Unprecedented in the 29 year history of the Atlantic Rally for Cruisers, the ARC Course Record has been broken for a second consecutive year following ideal trade wind sailing for the largest transocean rally. Leopard by Finland crossed the finish line in Rodney Bay Saint Lucia this morning at 01:09:51 UTC (02/12 21:09:51 Local time) smashing the ARC Course Record by 2 days 6 hours 45 minutes and 19 seconds.
Sailing across the Atlantic from Las Palmas de Gran Canaria to Rodney Bay, Saint Lucia in a total of 8 days 14 hours, 39 minutes and 51 seconds, the 10 Finnish adventurers alongside Leopard's regular 'pro' crew headed by skipper Chris Sherlock, celebrated successfully completing the Finnish-led transatlantic record attempt that has been over a year in the planning.

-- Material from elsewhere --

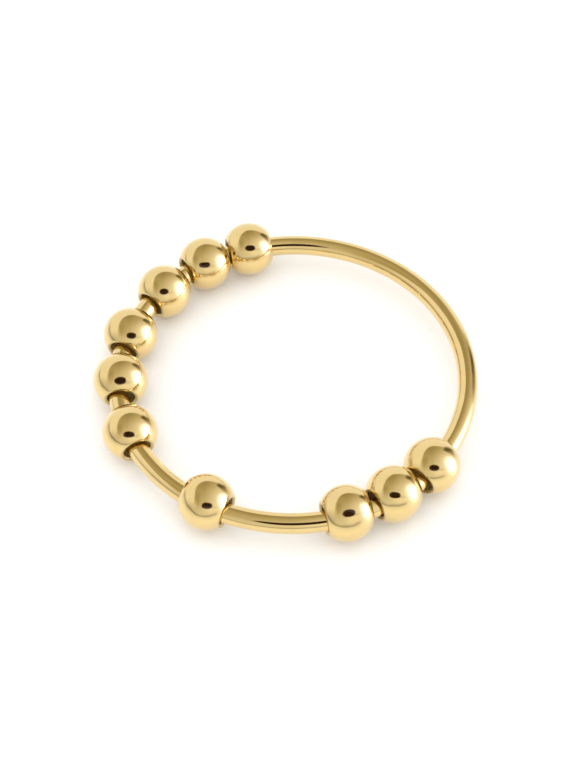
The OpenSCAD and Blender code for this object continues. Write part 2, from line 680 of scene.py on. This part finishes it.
def make_studio():
    """Soft even light for the floor, and a light tent that only polished surfaces mirror."""
    world = bpy.data.worlds.new("studio")
    world.use_nodes = True
    bpy.context.scene.world = world
    graph = Graph(world.node_tree)
    x, y, z = graph.parts(graph.add("ShaderNodeTexCoord", output="Generated"))

    reach = opening_reach(x, y)
    blur = graph.ramp(y, *BLUR_PLACES, *BLUR_WIDTHS)
    opening = graph.fade((reach - 1.0) / blur, -1.0, 1.0, smooth=True)
    shade = opening_light(graph, x, y, z)
    seam = edge_seam(graph, x, y, z, reach)
    softbox = softbox_light(graph, x, y, z)
    line = floor_line(graph, x, y, z)

    up = CAMERA_UP.y * y + CAMERA_UP.z * z
    camera_side = CAMERA_BACK.y * y + CAMERA_BACK.z * z > 0.0
    bar = rounded(x, up, BAR_CENTRE, BAR_SIZE, BAR_ROUNDING)
    bar = graph.fade(bar, *BAR_FADE, smooth=True) * camera_side
    streak = rounded(x, up, STREAK_CENTRE, STREAK_SIZE)
    streak = graph.fade(streak, *STREAK_FADE, smooth=True) * camera_side

    light = wall_light(graph, x, y, z) * (1.0 - opening) + shade * opening
    light = (light + softbox) * (1.0 - SEAM_DARKNESS * seam) * (1.0 - LINE_DARKNESS * line)
    light = light * (1.0 - STREAK_DARKNESS * streak) * (1.0 - BAR_DARKNESS * bar)
    tint = graph.mix_color(graph.ramp(shade, *WARM_LIGHTS) * opening, WHITE, WARM_TINT)
    tint = graph.mix_color(graph.ramp(softbox, 0.0, SOFTBOX_TINT_FULL), tint, SOFTBOX_TINT)
    tint = graph.mix_color(SEAM_TINT_SHARE * seam, tint, SEAM_TINT)
    tint = graph.mix_color(bar, tint, BAR_TINT)

    tent = graph.add("ShaderNodeBackground", None, {"Color": tint, "Strength": light})
    soft = graph.add("ShaderNodeBackground", None, {"Color": WHITE, "Strength": SOFT_LIGHT})
    mirrored = graph.add("ShaderNodeLightPath", output="Is Glossy Ray")
    scattered = graph.add("ShaderNodeLightPath", output="Diffuse Depth")
    seen = mirrored * (scattered < 0.5)
    both = graph.add("ShaderNodeMixShader", None, {0: seen, 1: soft, 2: tent})
    graph.add("ShaderNodeOutputWorld", None, {"Surface": both})


def make_ring():
    """The band and its beads, each a fine smooth mesh in the place of its CAD node."""
    low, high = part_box("band")
    wire_radius = (high.z - low.z) / 2 - TRIM
    tree, identifiers = wire_tree()
    band = grown("band_wire", tree, identifiers, {
        "Ring radius": (high.x - low.x) / 2 - wire_radius - TRIM,
        "Wire radius": wire_radius,
        "Height": (high.z + low.z) / 2,
        "Ring segments": RING_SEGMENTS,
        "Wire sides": WIRE_SIDES,
        "Material": gold_material("band_gold", dents=WIRE_DENTS, ridges=WIRE_RIDGES),
    })
    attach(band, "band")
    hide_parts("band")

    tree, identifiers = bead_tree()
    finish = gold_material("bead_gold", dents=BEAD_DENTS, hollow=True)
    for node in sorted(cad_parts):
        if not node.startswith("bead_"):
            continue
        low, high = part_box(node)
        bead = grown(node + "_shell", tree, identifiers, {
            "Bead radius": (high.z - low.z) / 2 - TRIM,
            "Hole radius": HOLE_RADIUS,
            "Wall": BEAD_WALL,
            "Centre": (low + high) / 2,
            "Axis": bead_axis(node),
            "Outer rings": OUTER_RINGS,
            "Rim rings": RIM_RINGS,
            "Cavity rings": CAVITY_RINGS,
            "Sides": BEAD_SIDES,
            "Material": finish,
        })
        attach(bead, node)
        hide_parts(node)


make_camera()
make_studio()
make_floor()
make_ring()
bpy.context.scene.view_settings.view_transform = "Standard"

The project has the brain child of Samuli Liesti and his friends who have been passionate about bringing Finnish sailing to a wider audience and increasing the profile of the sport. Mike Slade's 30m (100ft) canting keel super-maxi was chartered for the attempt and rechristened Leopard by Finland. Liesti then recruited a crew combining some of Finland's sailing superstars, such as Whitbread veteran and two-time Finnish International Sailor of the Year Kenneth Thelen, with Atlantic novices who had not experienced crossing an ocean before.
"The idea came about to do a transatlantic because for so many people, including us, it is a dream come true. It has been awesome and great pleasure to be part of such a great team," beamed Project Manager, Samuli Leisti as he reached the dock. "Stepping on board in Las Palmas was one of those remarkable moments. Leopard is 100 foot super-maxi with canting keel and a boat that holds so many records ... it is just amazing. Before we started [the whole project], we said we wanted to first do a transatlantic crossing and second break the ARC Course Record. Now we have achieved these dreams."

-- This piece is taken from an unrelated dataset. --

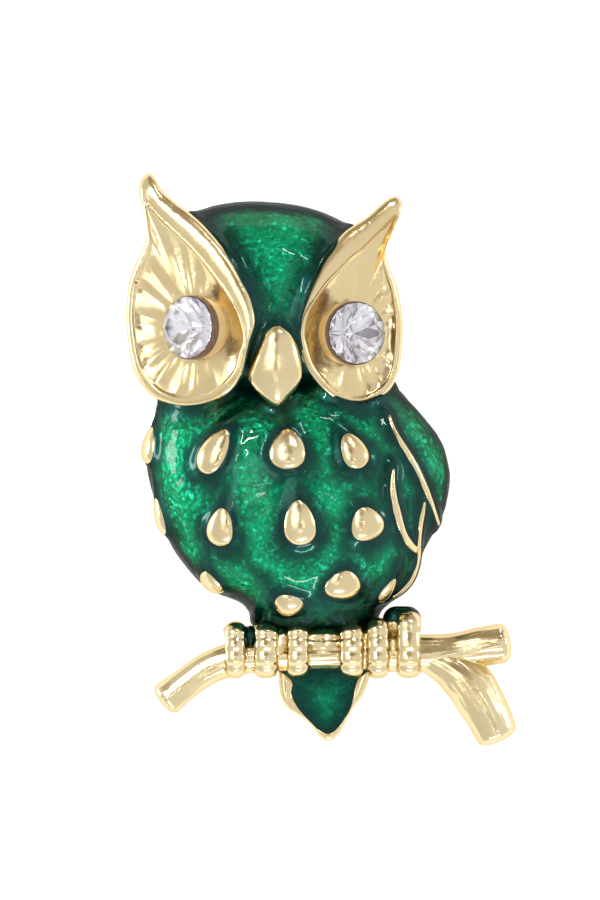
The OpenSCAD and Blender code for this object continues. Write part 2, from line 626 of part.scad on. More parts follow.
// Tail: a plate behind the branch, with a pocket for its enamel
tail_loop = scaled(TAIL, tail_w, tail_h);
tail_field = smooth_loop(scaled(TAIL_FIELD, tail_w, tail_h), loop_steps);

module at_tail(z) {
    translate([tail_at.x, tail_at.y, z]) children();
}

module tail_plate() {
    difference() {
        at_tail(0) linear_extrude(tail_t + 0.3) polygon(smooth_loop(tail_loop, loop_steps));
        at_tail(tail_t - enamel_t) linear_extrude(2 * tail_t) offset(delta = gap) polygon(tail_field);
    }
}

// Shell of the body and the skull, with drops and ribs, open at the back
module shell() {
    difference() {
        union() {
            body_dome(enamel_t);
            head_dome(enamel_t);
            linear_extrude(rim_t) polygon(body_loop);
            translate([head_x, head_y, 0]) linear_extrude(rim_t) polygon(head_loop);
            drops();
            ribs();
        }
        body_dome(enamel_t + wall, body_depth, HOLLOW_LEVELS);
        head_dome(enamel_t + wall, head_depth, HOLLOW_LEVELS);
        dish_room(0);
        dish_room(1);
    }
}

// Two pads inside the shell, on which the pin's bar is seated
pad_w = 3.4;
module pads() {
    intersection() {
        union() {
            body_dome(enamel_t + 0.1);
            head_dome(enamel_t + 0.1);
        }
        for (s = [-1, 1])
            translate([pin_at.x + s * (bar_l - pad_w) / 2 - pad_w / 2, pin_at.y - bar_w / 2 - 0.4, bar_sunk + gap])
                cube([pad_w, bar_w + 0.8, body_depth]);
    }
}

// Bar of the pin, flat with rounded ends
module bar(grow = 0) {
    translate([pin_at.x, pin_at.y, bar_z - grow])
        linear_extrude(bar_t + 2 * grow)
            for (s = [-1, 1])
                union() {
                    translate([s * (bar_l - bar_w) / 2, 0]) circle(d = bar_w + 2 * grow, $fn = 48);
                    square([bar_l - bar_w, bar_w + 2 * grow], center = true);
                }
}

// The two blocks that carry the pin's knuckles below its bar
module saddles(grow = 0) {
    for (s = [-1, 1])
        translate([pin_at.x + s * (bar_l / 2 - 1 - knuckle_l / 2) - knuckle_l / 2 - grow,
                   pin_at.y - 0.35 * knuckle_d - grow, wire_z])
            cube([knuckle_l + 2 * grow, 0.7 * knuckle_d + 2 * grow, wire_off + bar_t / 2]);
}

module casting_flat() {
    difference() {
        union() {
            shell();
            pads();
            dish(0);
            dish(1);
            brow(0);
            brow(1);
            cup(0);
            cup(1);
            beak();
            twig(MAIN_BRANCH);
            twig(LOWER_TWIG);
            toes();
            perch();
            tail_plate();
        }
        stone(0, gap);
        stone(1, gap);
        bar(gap);
        saddles(gap);
        left_foot_cap(gap);
        right_foot_cap(gap);
    }
}

// What both large enamel fields keep clear of on the face
module face_parts() {
    dish_prism(0);
    dish_prism(1);
    brow(0, gap);
    brow(1, gap);
    beak(gap);
}

module behind_rim() {
    translate([0, 0, -body_depth]) linear_extrude(body_depth + rim_t + gap) square(6 * body_w, center = true);
}

module body_enamel_flat() {
    difference() {
        body_dome();
        body_dome(enamel_t - gap);
        head_dome(-gap);
        behind_rim();
        drops(gap);
        ribs(gap);
        face_parts();
        toes(gap);
        perch(gap);
        left_foot_cap(gap);
        right_foot_cap(gap);
        translate([-body_w, branch_at.y - body_h, -1])
            cube([2 * body_w, body_h + branch_d / 2 + gap, 2 * body_depth]);
    }
}

module head_enamel_flat() {
    difference() {
        head_dome();
        head_dome(enamel_t - gap);
        body_dome(enamel_t - gap);
        behind_rim();
        face_parts();
        translate([-2 * head_w, beak_at.y - 2 * head_h, -1])
            cube([4 * head_w, 2 * head_h + 0.1 * beak_h, 2 * head_depth]);
    }
}

module tail_enamel_flat() {
    difference() {
        at_tail(tail_t - enamel_t + gap) linear_extrude(enamel_t + 0.15) polygon(tail_field);
        twig(MAIN_BRANCH, gap);
        for (row = [TOES[2], TOES[3]])
            toe(row, gap);
    }
}

// Enamel cap in a pocket over a foot's toes: the upper part of a round bar with round ends
module foot_enamel(from, to, up, low, out, r, grow) {
    cut = branch_at.y + low - grow;
    sides = grow > 0 ? 16 : 64;
    difference() {
        translate([from, branch_at.y + up, branch_z + out])
            rotate([0, 90, 0]) {
                cylinder(h = to - from, r = r + grow, $fn = sides);
                sphere(r + grow, $fn = sides);
                translate([0, 0, to - from]) sphere(r + grow, $fn = sides);
            }
        translate([from - 3 * r, cut - 4 * r, branch_z - 3 * r])
            cube([to - from + 6 * r, 4 * r, 8 * r]);
    }
}

module left_foot_cap(grow = 0) {
    foot_enamel((TOES[0][0] + 0.01) * body_w, (TOES[1][0] - 0.01) * body_w, 0.52 * branch_d,
                0.50 * branch_d, 0.20 * branch_d, 0.28 * branch_d, grow);
}

module right_foot_cap(grow = 0) {
    foot_enamel(HEEL[0] * body_w, HEEL[1] * body_w, (HEEL[2] + 0.065) * branch_d,
                (HEEL[2] + 0.05) * branch_d, 0, 1.06 * HEEL[3] * branch_d, grow);
}

// Pin finding in one piece: bar, hinge barrel, wire and catch
module pin_flat() {
    bar();
    translate([pin_at.x, pin_at.y, wire_z]) rotate([0, 90, 0]) {
        translate([0, 0, -(bar_l - 1) / 2]) cylinder(h = bar_l - 1, d = wire_d, $fn = 24);
        for (s = [-1, 1])
            translate([0, 0, s * (bar_l / 2 - 1 - knuckle_l / 2) - knuckle_l / 2])
                cylinder(h = knuckle_l, d = knuckle_d, $fn = 48);
    }
    saddles();
}

// The brooch lies on the hinge, the catch and the tip of the tail. The floor touches the
// knuckles below and the tip's back edge, which gives the tilt.
tail_tip = [tail_at.x + 0.02 * tail_w, tail_at.y - tail_h];
stance = pin_at.y - tail_tip.y;
rest_tilt = atan2(-wire_z, stance) + asin(knuckle_d / 2 / norm([stance, wire_z]));

// Points that reach farthest to each side, to centre the brooch on its own box
function out_from(side, p) = [stone_at[side].x + (side == 0 ? -p.x : p.x), stone_at[side].y + p.y, dish_z(side) + p.z];
FAR = concat(
    [for (side = [0, 1]) for (ring = dish_rings(side)) for (p = ring) out_from(side, p)],
    [for (rows = [MAIN_BRANCH, LOWER_TWIG]) let (path = branch_path(rows))
        for (i = [0:len(path) - 1]) for (s = [-1, 1])
            let (q = [path[i][0], path[i][1], branch_z],
                 on = tangent([for (p = path) [p[0], p[1], branch_z]], i))
            q + s * path[i][2] * cross([0, 0, 1], on)],
    [for (p = body_loop) [p.x, p.y, rim_t]],
    [[tail_tip.x, tail_tip.y, 0]]);
LAID = [for (p = FAR) [p.x, (p.y - tail_tip.y) * cos(rest_tilt) - p.z * sin(rest_tilt)]];
centre = [for (i = [0, 1]) (min([for (p = LAID) p[i]]) + max([for (p = LAID) p[i]])) / 2];

module laid() {
    translate([-centre.x, -centre.y, 0])
        rotate([rest_tilt, 0, 0])
            translate([0, -tail_tip.y, 0])
                children();
}

module casting() { color(gilt) laid() casting_flat(); }
module body_enamel() { color(green) laid() body_enamel_flat(); }
module head_enamel() { color(green) laid() head_enamel_flat(); }
module tail_enamel() { color(green) laid() tail_enamel_flat(); }
module left_foot_enamel() { color(dark_green) laid() left_foot_cap(); }
module right_foot_enamel() { color(dark_green) laid() right_foot_cap(); }
module left_eye_stone() { color(crystal) laid() stone(0); }
module right_eye_stone() { color(crystal) laid() stone(1); }
module brooch_pin() { color(gilt) laid() pin_flat(); }

casting();
body_enamel();
head_enamel();
tail_enamel();
left_foot_enamel();
right_foot_enamel();
left_eye_stone();
right_eye_stone();
brooch_pin();
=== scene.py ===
# %% [markdown]
# # Owl brooch on a branch
#
# The real thing is one gilded casting, about 44 mm tall and open at the back. Wet-looking green
# enamel fills the fields between its raised parts, and two cut stones are its eyes. The solids
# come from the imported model. This lesson dresses them: the casting and the enamel are built
# again with many more points, from the same outlines, and every surface gets its finish.

import math

import bpy
import numpy as np
from mathutils import Matrix, Vector
from mathutils.kdtree import KDTree


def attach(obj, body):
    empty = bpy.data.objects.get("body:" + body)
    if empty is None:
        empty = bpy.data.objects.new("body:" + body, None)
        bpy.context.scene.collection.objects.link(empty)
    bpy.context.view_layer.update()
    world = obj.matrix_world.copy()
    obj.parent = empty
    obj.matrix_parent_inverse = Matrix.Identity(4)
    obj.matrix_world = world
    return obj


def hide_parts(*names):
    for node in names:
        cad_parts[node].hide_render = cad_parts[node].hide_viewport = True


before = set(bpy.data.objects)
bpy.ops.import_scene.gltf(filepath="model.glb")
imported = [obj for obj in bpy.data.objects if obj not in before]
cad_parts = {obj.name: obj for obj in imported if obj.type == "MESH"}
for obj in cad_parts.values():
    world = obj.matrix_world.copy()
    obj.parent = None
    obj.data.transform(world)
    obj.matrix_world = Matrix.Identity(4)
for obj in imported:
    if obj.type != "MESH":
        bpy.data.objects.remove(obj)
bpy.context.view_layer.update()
print("solids:", ", ".join(sorted(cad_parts)))

# %% [markdown]
# ## Flat millimetres
#
# It is easiest to model the face as it was carved: flat, in millimetres, with x to the right,
# y towards the ears and z out of the face. The brooch lies on its pin and on the tip of its
# tail, so the flat drawing is then tilted back a little and centred. One function does that
# for every point, and the finished objects stay at the origin.

# %% From the flat drawing to its place on the table
MM = 0.001
TILT = math.radians(6.11925)
TAIL_TIP_Y = -18.776
CENTRE = (1.83283, 21.2318)


def lay_way(ways):
    """Directions on the flat drawing to directions in the frame."""
    w = np.asarray(ways, float).reshape(-1, 3)
    return np.c_[w[:, 0], w[:, 1] * math.cos(TILT) - w[:, 2] * math.sin(TILT),
                 w[:, 1] * math.sin(TILT) + w[:, 2] * math.cos(TILT)]


def lay(points):
    """Flat millimetres to metres in the frame."""
    p = np.asarray(points, float).reshape(-1, 3) - [0, TAIL_TIP_Y, 0]
    return MM * (lay_way(p) - [*CENTRE, 0])


# %% [markdown]
# ## Meshes from rings
#
# Nearly every form here is a skin over a stack of closed rings, with one point at each end.
# Such a skin is closed by construction, which a boolean needs, and its faces point outwards
# when the rings run counter-clockwise as seen from the last one.

# %% Mesh helpers
def new_piece(name, verts, faces, laid=True):
    """An object from flat points and faces, with smooth faces."""
    mesh = bpy.data.meshes.new(name)
    co = lay(verts) if laid else np.asarray(verts, float)
    mesh.from_pydata(co.tolist(), [], [tuple(int(i) for i in f) for f in faces])
    mesh.polygons.foreach_set("use_smooth", [True] * len(mesh.polygons))
    mesh.update()
    obj = bpy.data.objects.new(name, mesh)
    bpy.context.scene.collection.objects.link(obj)
    return obj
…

ARC Weatherman Chris Tibbs commented on the weather for Leopard's record breaking crossing: "The low pressure system that caused the delayed start to ARC 2014 has meant that the wind on the passage has been more northerly than usual, enabling Leopard to sail a more direct course and not go south of the rhumb line in search of trade winds, at least until the latter part of the crossing. As they closed the finish in Saint Lucia, they have had to get south of a trough of Low pressure to stay in the trade winds, which saw them dipping in close Barbados, adding extra miles to their trip."
After a breezy preparation period in Las Palmas that saw the start delayed by 22 hours due to strong winds locally, the ARC fleet have enjoyed text-book tradewind sailing for the first week at sea that has meant two of the three fleet leaders will make landfall within the previous record time. The crew on board Andy Budgen's Volvo 70 Monster Project will undoubtedly feel some disappointment to cross the finish line in Rodney Bay within the record time later tonight, but missed out due to Leopard by Finland's triumph, having traded gybes with them most of the way across.
'We had great downwind sailing all the way, moving at 30+ knots of boat speed, surfing down waves, and here we are 8 days down the line. To take 2 days off the record; we are very, very happy; it is a great team. One of those dream crossings." said Chris Sherlock, skipper of Leopard. "This is my 29th Atlantic crossing and I have been coming to Saint Lucia for 22 years.... Saint Lucia is my second Caribbean home and we love it here." John Emmanuel, Public Relations Manager for the Saint Lucia Tourist Board greeted the 23 crew with a welcome basket and champagne to celebrate their arrival on the Caribbean Island.
"This is the 3rd ARC I have done and each year gets better and better. We are really pleased to be a part of it and World Cruising Club do a really good job of what they do. The racing division is run well. It's a great event and I can thoroughly recommend anyone who wants to do a transatlantic crossing to do is a part of the ARC."
With the previous ARC Course Record, set by Caro a Knierim 65 in ARC 2013 tumbling in less than a year, the Leopard crew are determined to keep their name at the top for a long time to come, 'We will be back next year and try and take some time off that again!" added Sherlock.